• **GIVEN EXERCISE**:
Repeat each line exactly as it is written.

^^^^^^^^

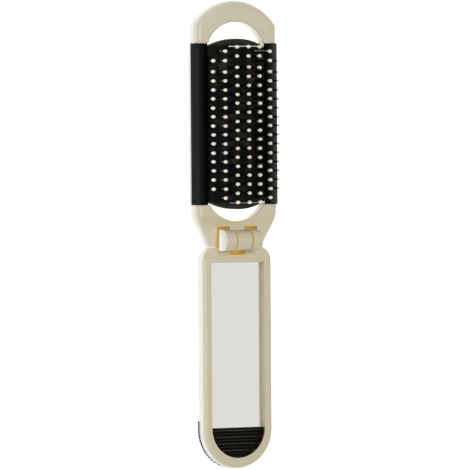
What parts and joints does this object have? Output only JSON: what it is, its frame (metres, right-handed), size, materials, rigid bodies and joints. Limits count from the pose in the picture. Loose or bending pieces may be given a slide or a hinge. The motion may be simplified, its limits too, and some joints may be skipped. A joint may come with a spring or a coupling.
{
  "type": "folding hairbrush with mirror",
  "caption": "Folding pocket hairbrush: a ringed head with a ball-tipped bristle cushion hinged to a flat handle that holds a rectangular mirror and ribbed rubber grips.",
  "frame": {"origin": "middle of the underside of the open brush's overall box", "axes": "+Z out of the bristle and mirror side, +Y along the brush from handle to head, +X across it; the brush lies open on its back"},
  "size_m": [0.037, 0.1868, 0.0173],
  "materials": {
    "ivory_plastic": "satin moulded ivory",
    "side_grip_plastic": "satin black",
    "carrier_plastic": "matte black",
    "cushion_rubber": "matte black rubber",
    "bristle_nylon": "glossy black nylon",
    "tip_plastic": "cream dipped tip",
    "pin_steel": "drawn steel",
    "adhesive_foam": "white foam tape",
    "mirror_glass": "silvered glass",
    "grip_rubber": "ribbed black rubber"
  },
  "bodies": {
    "handle": {"handle_frame": "ivory_plastic", "hinge_pin": "pin_steel", "mirror_adhesive": "adhesive_foam", "mirror_glass": "mirror_glass", "thumb_grip": "grip_rubber", "back_grip": "grip_rubber"},
    "head": {"head_frame": "ivory_plastic", "side_grip_left": "side_grip_plastic", "side_grip_right": "side_grip_plastic", "cushion_carrier": "carrier_plastic", "bristle_cushion": "cushion_rubber", "bristles_column_1": "bristle_nylon", "bristles_column_2": "bristle_nylon", "bristles_column_3": "bristle_nylon", "bristles_column_4": "bristle_nylon", "bristles_column_5": "bristle_nylon", "bristles_column_6": "bristle_nylon", "bristles_column_7": "bristle_nylon", "tips_column_1": "tip_plastic", "tips_column_2": "tip_plastic", "tips_column_3": "tip_plastic", "tips_column_4": "tip_plastic", "tips_column_5": "tip_plastic", "tips_column_6": "tip_plastic", "tips_column_7": "tip_plastic"}
  },
  "joints": [
    {"name": "fold", "type": "hinge", "parent": "handle", "child": "head", "pos_m": [0, -0.0022, 0.01042], "axis": [1, 0, 0], "range_deg": [0, 180]}
  ]
}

^^^^^^^^

• **SOLUTION**:
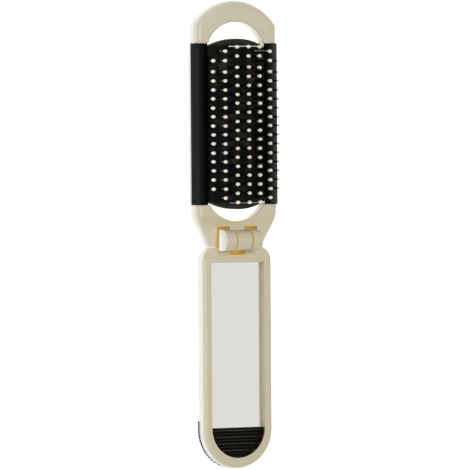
What parts and joints does this object have? Output only JSON: what it is, its frame (metres, right-handed), size, materials, rigid bodies and joints. Limits count from the pose in the picture. Loose or bending pieces may be given a slide or a hinge. The motion may be simplified, its limits too, and some joints may be skipped. A joint may come with a spring or a coupling.
{
  "type": "folding hairbrush with mirror",
  "caption": "Folding pocket hairbrush: a ringed head with a ball-tipped bristle cushion hinged to a flat handle that holds a rectangular mirror and ribbed rubber grips.",
  "frame": {"origin": "middle of the underside of the open brush's overall box", "axes": "+Z out of the bristle and mirror side, +Y along the brush from handle to head, +X across it; the brush lies open on its back"},
  "size_m": [0.037, 0.1868, 0.0173],
  "materials": {
    "ivory_plastic": "satin moulded ivory",
    "side_grip_plastic": "satin black",
    "carrier_plastic": "matte black",
    "cushion_rubber": "matte black rubber",
    "bristle_nylon": "glossy black nylon",
    "tip_plastic": "cream dipped tip",
    "pin_steel": "drawn steel",
    "adhesive_foam": "white foam tape",
    "mirror_glass": "silvered glass",
    "grip_rubber": "ribbed black rubber"
  },
  "bodies": {
    "handle": {"handle_frame": "ivory_plastic", "hinge_pin": "pin_steel", "mirror_adhesive": "adhesive_foam", "mirror_glass": "mirror_glass", "thumb_grip": "grip_rubber", "back_grip": "grip_rubber"},
    "head": {"head_frame": "ivory_plastic", "side_grip_left": "side_grip_plastic", "side_grip_right": "side_grip_plastic", "cushion_carrier": "carrier_plastic", "bristle_cushion": "cushion_rubber", "bristles_column_1": "bristle_nylon", "bristles_column_2": "bristle_nylon", "bristles_column_3": "bristle_nylon", "bristles_column_4": "bristle_nylon", "bristles_column_5": "bristle_nylon", "bristles_column_6": "bristle_nylon", "bristles_column_7": "bristle_nylon", "tips_column_1": "tip_plastic", "tips_column_2": "tip_plastic", "tips_column_3": "tip_plastic", "tips_column_4": "tip_plastic", "tips_column_5": "tip_plastic", "tips_column_6": "tip_plastic", "tips_column_7": "tip_plastic"}
  },
  "joints": [
    {"name": "fold", "type": "hinge", "parent": "handle", "child": "head", "pos_m": [0, -0.0022, 0.01042], "axis": [1, 0, 0], "range_deg": [0, 180]}
  ]
}